◆ TASK BRIEF
Include in the output exactly the lines from the opening of the data through the line containing "# X runs to", and nothing more.

--------------------------------

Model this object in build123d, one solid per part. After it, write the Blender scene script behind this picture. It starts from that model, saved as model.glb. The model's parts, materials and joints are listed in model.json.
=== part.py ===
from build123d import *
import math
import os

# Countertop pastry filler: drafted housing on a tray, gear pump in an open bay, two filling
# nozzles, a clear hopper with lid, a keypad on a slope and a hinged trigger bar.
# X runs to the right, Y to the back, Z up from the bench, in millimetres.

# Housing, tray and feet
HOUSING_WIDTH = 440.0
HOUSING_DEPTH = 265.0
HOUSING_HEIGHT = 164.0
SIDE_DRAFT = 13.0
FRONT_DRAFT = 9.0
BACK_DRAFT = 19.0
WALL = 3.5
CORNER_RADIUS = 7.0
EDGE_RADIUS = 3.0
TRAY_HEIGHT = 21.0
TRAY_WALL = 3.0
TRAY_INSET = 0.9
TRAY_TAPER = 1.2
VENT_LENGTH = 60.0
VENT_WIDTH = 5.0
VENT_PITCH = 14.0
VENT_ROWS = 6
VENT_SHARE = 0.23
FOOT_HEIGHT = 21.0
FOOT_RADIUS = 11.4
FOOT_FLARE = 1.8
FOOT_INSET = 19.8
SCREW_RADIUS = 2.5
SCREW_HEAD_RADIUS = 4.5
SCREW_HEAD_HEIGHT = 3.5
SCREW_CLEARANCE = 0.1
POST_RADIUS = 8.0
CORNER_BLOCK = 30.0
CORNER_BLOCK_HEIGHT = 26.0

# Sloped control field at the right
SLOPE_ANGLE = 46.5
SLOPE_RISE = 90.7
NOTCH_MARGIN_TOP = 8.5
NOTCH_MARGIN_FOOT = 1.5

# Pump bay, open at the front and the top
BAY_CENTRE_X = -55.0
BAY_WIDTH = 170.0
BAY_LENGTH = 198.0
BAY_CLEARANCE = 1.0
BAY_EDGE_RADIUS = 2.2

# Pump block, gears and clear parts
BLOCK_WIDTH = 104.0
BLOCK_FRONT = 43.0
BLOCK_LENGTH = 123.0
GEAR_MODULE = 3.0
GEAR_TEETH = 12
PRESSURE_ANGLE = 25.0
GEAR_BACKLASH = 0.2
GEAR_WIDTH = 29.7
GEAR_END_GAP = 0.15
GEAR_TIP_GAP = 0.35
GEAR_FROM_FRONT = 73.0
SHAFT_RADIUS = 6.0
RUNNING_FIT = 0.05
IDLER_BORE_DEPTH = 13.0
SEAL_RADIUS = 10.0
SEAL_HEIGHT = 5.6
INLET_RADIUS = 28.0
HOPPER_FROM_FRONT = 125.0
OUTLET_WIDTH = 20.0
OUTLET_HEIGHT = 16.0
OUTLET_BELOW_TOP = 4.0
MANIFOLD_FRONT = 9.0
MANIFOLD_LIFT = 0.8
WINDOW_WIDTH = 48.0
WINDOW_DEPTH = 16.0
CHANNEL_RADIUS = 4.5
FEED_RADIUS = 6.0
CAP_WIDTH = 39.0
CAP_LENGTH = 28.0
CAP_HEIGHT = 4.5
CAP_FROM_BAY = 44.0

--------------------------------

◆ RESPONSE TO THIS EXERCISE
Model this object in build123d, one solid per part. After it, write the Blender scene script behind this picture. It starts from that model, saved as model.glb. The model's parts, materials and joints are listed in model.json.
=== part.py ===
from build123d import *
import math
import os

# Countertop pastry filler: drafted housing on a tray, gear pump in an open bay, two filling
# nozzles, a clear hopper with lid, a keypad on a slope and a hinged trigger bar.
# X runs to the right, Y to the back, Z up from the bench, in millimetres.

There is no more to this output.